Postby peepingtom » Tue Dec 01, 2009 12:27 pm

Nathalie wrote:you can't compare the salary of one person in one country and the profit margin made here. yep, it might still be the margin that wins. but if the worker in his/her country has a salary in harmony with his/her country's costs of living, then it's kinda of grand. what you want to fight for is to have workers would, despite the fact that they work 10h per day, only earn enough money to buy themselves just about enough food. as for rest, they live in slums with no electricity or running water.
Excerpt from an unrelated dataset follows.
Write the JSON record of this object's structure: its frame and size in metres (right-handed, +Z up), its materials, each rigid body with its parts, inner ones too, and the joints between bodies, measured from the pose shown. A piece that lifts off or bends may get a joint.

in all fairness, this is something we're facing too in the western world. how come some in Europe or America have to have two jobs now to meet month ends? we call them "travailleurs pauvres". "poor workers". they're that badly paid that despite the fact they work, they don't have enough money to pay for all the basic essential things they need. that's revolting. It even reached this stage in France where a friend of mine was better paid through the dole than if she had accepted a job as a translator. and nope, it isn't the dole that is extremely high. it was the job that was extremely badly paid. that's just fucked up.


yeah i know, I suppose I'm just pointing out that whilst we can all give ourselves a big pat on the back for buying ethical goods someone is still creaming the profits all the way down the line, and the poor fucker actually making it will still not get their proportionate share.

after i pointed out that tesco sells packs of 4 of these for €4.50 merchgirl brought up the ethical sourcing... well accordiong to their corporate website they claim to do this also http://www.tescoplc.com/plc/corporate_r ... l_trading/ .

The point im trying to make is that if I spent a couple of ours researching, I could sell these for a lot less that they are being sold for currently, and still make what I would call a fair profit for sending them in the post :)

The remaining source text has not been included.